In relation to Origin’s submission that the words ‘adversely affect’ in clause 18.7(d) are ambiguous and without practical meaning, and give Epic an absolute discretion as to whether it accepts variations, the Commission considers that it is reasonable for Epic to exercise some discretion in variations to final nominated receipt quantity. The Commission takes the view that the amendment to clause 18.7(d) suggested by Origin would be onerous to Epic, as it would require Epic to allow requests to vary service that were received by Epic at any time.

In relation to Origin’s submission that the confirmation referred to in clause 18.7(e)(ii) is unnecessary, the Commission takes the view that written confirmation of requests to vary service is reasonable, given that written confirmation is required when a user makes an initial request for service.

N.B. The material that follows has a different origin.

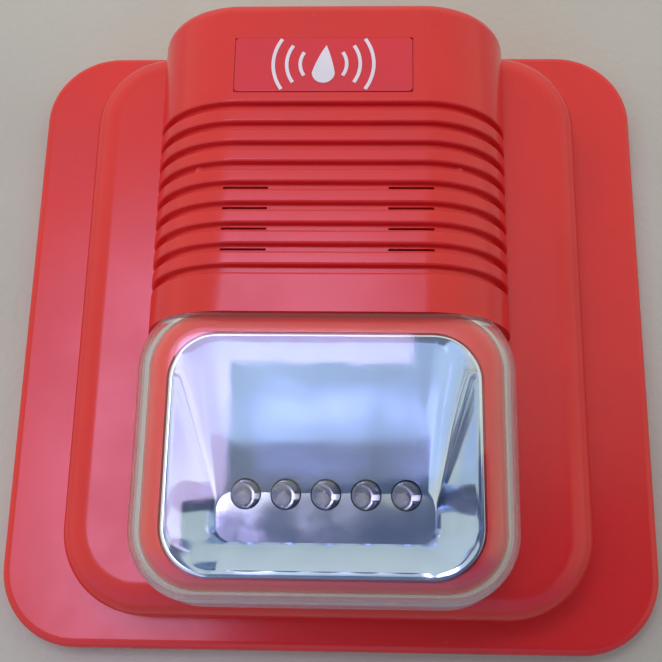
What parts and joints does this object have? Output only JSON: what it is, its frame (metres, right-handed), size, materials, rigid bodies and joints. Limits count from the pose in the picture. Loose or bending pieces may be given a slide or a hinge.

In relation to Origin’s submission that under clause 18.7(g), the user must pay the FT commodity charge rate and the IT commodity charge rate, the Commission considers that this provision is reasonable. Clause 18.3(f) of the access arrangement clearly states that FT users may not exceed their MDQ; accordingly, the consequences of clause 18.7(g) are appropriate.

In its Draft Decision, the Commission required Epic to amend clause 18 as foreshadowed in Epic’s revised lodgement of 2 March 2000. In its response to the Commission’s Draft Decision, Epic indicated that its access arrangement reflects the proposed amendment. Epic has subsequently made further changes to clauses 18.2(a) and 18.5(b). The effect of the former amendment is to remove the more lenient confirmation procedures that previously applied to FT service prior to 2006. The latter amendment effects the same change for IT service. The Commission takes the view that these amendments are acceptable, as it is reasonable that the same regime should apply to confirmation procedures both before and after 2006.